▶ _THE INPUT_
□ □ □ □ □
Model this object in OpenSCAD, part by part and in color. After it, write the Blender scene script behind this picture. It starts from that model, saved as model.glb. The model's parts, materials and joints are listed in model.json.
□ □ □ □ □
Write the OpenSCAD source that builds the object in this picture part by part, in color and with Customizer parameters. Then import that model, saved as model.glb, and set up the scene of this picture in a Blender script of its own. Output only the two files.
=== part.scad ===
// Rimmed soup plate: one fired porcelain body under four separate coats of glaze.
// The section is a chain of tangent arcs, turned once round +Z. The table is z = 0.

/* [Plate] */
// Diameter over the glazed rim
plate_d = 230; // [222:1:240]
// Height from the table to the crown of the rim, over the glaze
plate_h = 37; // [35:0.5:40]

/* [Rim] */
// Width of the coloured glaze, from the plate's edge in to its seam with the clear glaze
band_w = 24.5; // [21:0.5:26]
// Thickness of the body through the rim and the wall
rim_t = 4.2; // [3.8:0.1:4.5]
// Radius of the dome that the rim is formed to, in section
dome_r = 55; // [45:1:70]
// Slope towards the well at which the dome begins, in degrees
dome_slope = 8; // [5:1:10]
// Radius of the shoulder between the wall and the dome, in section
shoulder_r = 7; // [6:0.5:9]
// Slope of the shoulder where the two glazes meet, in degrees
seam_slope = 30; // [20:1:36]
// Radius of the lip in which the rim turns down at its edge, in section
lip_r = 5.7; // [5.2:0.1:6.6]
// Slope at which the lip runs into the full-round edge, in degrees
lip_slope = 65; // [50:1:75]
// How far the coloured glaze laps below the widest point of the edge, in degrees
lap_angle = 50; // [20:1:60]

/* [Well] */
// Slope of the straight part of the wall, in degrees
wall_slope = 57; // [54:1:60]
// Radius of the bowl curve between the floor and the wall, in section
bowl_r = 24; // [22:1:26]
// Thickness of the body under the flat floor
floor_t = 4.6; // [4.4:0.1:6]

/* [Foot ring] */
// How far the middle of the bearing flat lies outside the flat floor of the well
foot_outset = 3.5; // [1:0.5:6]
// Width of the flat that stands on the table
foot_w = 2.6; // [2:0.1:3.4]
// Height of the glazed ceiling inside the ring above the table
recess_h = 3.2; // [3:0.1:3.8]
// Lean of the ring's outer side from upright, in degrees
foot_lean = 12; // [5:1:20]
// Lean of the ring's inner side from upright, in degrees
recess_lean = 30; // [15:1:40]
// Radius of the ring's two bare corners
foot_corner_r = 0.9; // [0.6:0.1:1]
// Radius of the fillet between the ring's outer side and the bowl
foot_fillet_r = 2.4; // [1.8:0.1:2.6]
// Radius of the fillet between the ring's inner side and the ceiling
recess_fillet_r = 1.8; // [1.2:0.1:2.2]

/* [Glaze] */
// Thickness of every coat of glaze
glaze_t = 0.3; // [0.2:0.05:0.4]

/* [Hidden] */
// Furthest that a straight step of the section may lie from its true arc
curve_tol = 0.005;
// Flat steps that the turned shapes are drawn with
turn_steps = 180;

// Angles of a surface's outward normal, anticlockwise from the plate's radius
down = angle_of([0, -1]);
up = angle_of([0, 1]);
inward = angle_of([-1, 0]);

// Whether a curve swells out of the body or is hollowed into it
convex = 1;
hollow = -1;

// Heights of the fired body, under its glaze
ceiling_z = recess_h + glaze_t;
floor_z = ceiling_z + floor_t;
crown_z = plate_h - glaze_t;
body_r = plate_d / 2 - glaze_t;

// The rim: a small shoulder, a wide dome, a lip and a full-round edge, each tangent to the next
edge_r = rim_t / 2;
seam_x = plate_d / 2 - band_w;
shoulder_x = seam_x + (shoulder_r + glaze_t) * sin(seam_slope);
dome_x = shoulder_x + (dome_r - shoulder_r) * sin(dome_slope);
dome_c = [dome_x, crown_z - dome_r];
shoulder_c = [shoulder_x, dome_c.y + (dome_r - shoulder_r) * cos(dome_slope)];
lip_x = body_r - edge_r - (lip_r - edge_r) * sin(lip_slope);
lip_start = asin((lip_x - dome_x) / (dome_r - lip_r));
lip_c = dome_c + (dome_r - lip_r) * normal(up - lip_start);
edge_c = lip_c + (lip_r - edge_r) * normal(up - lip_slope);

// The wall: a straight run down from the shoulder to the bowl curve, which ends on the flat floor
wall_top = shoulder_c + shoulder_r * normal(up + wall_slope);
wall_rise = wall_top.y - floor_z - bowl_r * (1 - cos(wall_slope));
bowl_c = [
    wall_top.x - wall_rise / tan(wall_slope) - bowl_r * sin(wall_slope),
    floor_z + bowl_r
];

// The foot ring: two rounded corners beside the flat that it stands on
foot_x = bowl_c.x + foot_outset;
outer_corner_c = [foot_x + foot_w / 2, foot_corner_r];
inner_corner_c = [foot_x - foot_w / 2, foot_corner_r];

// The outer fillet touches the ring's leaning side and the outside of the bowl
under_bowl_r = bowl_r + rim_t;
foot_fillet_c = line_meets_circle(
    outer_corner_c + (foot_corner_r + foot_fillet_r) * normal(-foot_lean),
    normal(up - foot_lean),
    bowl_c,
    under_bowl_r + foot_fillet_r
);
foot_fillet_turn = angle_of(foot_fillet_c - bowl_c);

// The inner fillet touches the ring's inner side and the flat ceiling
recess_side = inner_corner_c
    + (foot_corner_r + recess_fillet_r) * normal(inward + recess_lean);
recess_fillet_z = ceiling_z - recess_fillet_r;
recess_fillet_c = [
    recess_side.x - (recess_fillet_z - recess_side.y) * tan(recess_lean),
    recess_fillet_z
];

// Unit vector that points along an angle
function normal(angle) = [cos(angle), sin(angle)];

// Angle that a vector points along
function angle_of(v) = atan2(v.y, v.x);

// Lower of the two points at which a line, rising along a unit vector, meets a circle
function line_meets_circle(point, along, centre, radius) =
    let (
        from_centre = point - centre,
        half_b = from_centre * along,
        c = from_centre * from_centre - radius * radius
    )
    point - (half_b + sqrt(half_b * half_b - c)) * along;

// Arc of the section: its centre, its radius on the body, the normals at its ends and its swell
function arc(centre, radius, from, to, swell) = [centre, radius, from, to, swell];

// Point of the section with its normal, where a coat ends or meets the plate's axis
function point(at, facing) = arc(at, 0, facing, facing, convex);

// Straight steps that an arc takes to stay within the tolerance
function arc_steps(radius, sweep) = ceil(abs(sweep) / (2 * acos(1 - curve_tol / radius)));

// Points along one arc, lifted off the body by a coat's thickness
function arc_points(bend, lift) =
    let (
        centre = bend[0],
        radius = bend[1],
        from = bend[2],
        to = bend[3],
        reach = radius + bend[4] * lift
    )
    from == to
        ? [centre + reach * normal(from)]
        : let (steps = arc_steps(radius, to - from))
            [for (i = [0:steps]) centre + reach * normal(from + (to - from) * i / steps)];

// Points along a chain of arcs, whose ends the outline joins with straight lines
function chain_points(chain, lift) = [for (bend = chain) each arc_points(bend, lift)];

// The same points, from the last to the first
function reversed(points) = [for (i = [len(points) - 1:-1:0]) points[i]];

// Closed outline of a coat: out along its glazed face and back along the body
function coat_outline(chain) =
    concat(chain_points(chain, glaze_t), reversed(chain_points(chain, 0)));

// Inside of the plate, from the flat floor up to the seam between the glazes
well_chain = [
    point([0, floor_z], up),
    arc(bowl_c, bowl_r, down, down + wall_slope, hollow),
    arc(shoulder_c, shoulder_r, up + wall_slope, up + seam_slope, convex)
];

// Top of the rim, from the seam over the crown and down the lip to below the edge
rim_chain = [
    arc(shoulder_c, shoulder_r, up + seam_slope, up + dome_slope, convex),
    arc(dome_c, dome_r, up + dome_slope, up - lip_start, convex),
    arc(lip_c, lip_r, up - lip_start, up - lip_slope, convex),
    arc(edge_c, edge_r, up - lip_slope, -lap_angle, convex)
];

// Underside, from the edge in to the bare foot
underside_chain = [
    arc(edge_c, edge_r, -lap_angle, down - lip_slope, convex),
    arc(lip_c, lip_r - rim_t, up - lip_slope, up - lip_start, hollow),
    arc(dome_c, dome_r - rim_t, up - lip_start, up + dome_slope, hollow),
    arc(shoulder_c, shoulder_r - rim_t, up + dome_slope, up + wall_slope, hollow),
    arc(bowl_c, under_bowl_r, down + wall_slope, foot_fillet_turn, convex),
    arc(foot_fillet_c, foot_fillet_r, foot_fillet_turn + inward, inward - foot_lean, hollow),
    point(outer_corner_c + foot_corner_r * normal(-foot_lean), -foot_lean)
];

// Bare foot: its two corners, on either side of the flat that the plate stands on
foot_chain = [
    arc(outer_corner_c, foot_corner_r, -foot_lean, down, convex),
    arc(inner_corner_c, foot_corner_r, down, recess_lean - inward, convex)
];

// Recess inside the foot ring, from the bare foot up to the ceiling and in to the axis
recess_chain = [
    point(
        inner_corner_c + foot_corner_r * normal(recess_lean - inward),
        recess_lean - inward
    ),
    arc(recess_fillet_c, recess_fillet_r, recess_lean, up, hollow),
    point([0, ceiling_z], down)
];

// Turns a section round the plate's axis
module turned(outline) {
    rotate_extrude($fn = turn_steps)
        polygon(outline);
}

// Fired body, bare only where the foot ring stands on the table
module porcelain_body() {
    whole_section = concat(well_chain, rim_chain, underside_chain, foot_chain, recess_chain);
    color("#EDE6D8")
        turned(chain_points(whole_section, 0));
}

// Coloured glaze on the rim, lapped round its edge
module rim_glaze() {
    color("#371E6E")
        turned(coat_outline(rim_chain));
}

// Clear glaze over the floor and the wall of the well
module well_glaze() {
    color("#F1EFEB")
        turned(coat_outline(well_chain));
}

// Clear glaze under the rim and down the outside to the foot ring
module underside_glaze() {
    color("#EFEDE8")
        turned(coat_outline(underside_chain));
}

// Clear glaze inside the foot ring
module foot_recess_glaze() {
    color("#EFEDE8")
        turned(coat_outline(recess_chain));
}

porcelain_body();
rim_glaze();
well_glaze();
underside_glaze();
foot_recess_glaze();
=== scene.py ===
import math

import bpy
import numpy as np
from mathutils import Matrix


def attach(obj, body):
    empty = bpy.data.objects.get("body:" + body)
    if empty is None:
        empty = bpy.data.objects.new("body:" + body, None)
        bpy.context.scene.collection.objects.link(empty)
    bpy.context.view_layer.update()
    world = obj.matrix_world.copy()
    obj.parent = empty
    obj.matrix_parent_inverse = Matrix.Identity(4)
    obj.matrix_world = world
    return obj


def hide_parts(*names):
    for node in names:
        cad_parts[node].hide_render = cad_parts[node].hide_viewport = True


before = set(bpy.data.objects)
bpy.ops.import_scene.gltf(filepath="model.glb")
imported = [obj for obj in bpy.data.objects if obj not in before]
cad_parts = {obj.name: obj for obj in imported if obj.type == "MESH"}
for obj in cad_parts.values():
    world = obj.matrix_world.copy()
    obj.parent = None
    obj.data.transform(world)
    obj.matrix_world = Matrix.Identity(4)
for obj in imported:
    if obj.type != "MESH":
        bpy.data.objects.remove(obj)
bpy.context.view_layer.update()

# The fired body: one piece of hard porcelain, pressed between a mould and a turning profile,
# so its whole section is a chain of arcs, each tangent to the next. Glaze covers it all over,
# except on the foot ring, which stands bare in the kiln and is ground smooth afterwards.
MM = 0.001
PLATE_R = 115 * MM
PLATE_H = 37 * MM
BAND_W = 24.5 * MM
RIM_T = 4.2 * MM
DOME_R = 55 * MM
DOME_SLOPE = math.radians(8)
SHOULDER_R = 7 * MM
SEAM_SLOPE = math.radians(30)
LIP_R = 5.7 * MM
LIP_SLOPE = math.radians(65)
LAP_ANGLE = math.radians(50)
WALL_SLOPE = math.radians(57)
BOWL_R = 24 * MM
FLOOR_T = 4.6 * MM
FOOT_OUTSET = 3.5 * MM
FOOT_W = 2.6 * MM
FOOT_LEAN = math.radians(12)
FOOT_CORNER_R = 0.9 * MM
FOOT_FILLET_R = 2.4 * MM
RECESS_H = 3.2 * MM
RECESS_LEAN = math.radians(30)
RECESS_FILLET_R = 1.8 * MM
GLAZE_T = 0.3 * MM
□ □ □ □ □
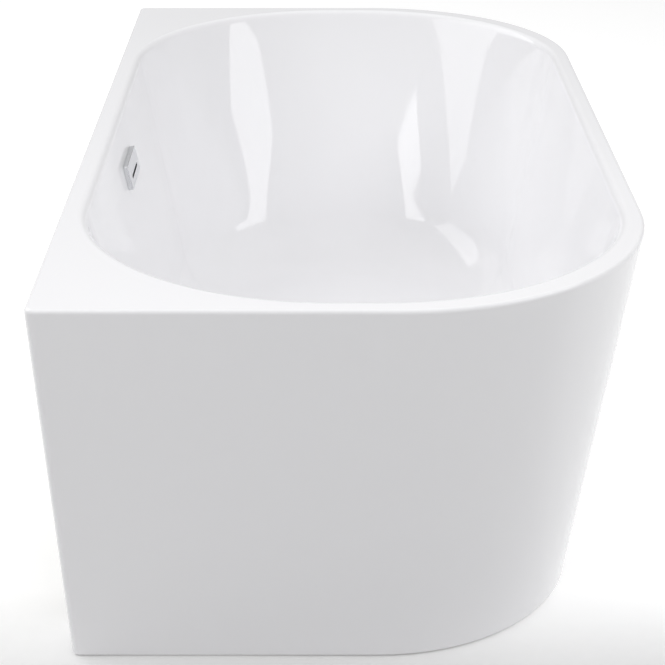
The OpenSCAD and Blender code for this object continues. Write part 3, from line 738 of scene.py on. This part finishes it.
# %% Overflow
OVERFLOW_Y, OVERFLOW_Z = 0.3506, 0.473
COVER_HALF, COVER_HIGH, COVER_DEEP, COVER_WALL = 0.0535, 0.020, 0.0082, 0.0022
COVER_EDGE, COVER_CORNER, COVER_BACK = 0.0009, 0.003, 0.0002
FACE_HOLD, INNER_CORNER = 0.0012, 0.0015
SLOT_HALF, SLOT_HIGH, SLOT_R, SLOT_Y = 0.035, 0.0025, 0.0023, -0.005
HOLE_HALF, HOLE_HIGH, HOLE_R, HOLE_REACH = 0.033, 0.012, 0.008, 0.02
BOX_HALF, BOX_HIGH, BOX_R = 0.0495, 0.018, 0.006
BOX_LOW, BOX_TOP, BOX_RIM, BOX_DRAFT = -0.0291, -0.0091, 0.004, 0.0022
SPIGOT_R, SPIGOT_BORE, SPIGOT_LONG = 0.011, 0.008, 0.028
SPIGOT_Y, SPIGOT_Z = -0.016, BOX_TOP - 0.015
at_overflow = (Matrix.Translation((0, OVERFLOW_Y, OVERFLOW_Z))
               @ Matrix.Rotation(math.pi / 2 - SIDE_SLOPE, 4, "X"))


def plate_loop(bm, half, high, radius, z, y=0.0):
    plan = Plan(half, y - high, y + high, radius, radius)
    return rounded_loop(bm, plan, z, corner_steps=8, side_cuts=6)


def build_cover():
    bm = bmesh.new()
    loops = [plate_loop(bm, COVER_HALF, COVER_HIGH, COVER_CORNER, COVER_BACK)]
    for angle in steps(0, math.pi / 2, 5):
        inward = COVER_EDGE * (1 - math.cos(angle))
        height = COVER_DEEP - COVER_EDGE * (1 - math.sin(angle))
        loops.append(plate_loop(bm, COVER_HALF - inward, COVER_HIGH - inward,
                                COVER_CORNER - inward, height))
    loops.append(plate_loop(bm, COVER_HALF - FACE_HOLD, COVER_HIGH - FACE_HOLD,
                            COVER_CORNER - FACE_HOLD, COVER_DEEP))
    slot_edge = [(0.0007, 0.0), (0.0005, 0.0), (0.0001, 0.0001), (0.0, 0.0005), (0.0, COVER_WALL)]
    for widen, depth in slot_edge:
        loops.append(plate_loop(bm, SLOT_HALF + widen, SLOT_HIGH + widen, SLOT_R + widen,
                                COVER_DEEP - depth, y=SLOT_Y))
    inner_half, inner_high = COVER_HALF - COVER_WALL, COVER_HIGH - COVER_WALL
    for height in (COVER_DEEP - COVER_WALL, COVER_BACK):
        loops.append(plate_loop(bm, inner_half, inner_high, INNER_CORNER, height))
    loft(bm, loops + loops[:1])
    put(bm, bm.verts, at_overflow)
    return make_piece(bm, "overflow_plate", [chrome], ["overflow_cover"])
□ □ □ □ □
▶ _PROBLEM REQUIREMENTS_
Can you repeat, word for word, every line above from the one containing "to the foot ring" down to the one containing "bpy.data.objects.remove(obj)", including both?

▶ _THE COMPLETED TASK_
// Clear glaze under the rim and down the outside to the foot ring
module underside_glaze() {
    color("#EFEDE8")
        turned(coat_outline(underside_chain));
}

// Clear glaze inside the foot ring
module foot_recess_glaze() {
    color("#EFEDE8")
        turned(coat_outline(recess_chain));
}

porcelain_body();
rim_glaze();
well_glaze();
underside_glaze();
foot_recess_glaze();
=== scene.py ===
import math

import bpy
import numpy as np
from mathutils import Matrix


def attach(obj, body):
    empty = bpy.data.objects.get("body:" + body)
    if empty is None:
        empty = bpy.data.objects.new("body:" + body, None)
        bpy.context.scene.collection.objects.link(empty)
    bpy.context.view_layer.update()
    world = obj.matrix_world.copy()
    obj.parent = empty
    obj.matrix_parent_inverse = Matrix.Identity(4)
    obj.matrix_world = world
    return obj


def hide_parts(*names):
    for node in names:
        cad_parts[node].hide_render = cad_parts[node].hide_viewport = True


before = set(bpy.data.objects)
bpy.ops.import_scene.gltf(filepath="model.glb")
imported = [obj for obj in bpy.data.objects if obj not in before]
cad_parts = {obj.name: obj for obj in imported if obj.type == "MESH"}
for obj in cad_parts.values():
    world = obj.matrix_world.copy()
    obj.parent = None
    obj.data.transform(world)
    obj.matrix_world = Matrix.Identity(4)
for obj in imported:
    if obj.type != "MESH":
        bpy.data.objects.remove(obj)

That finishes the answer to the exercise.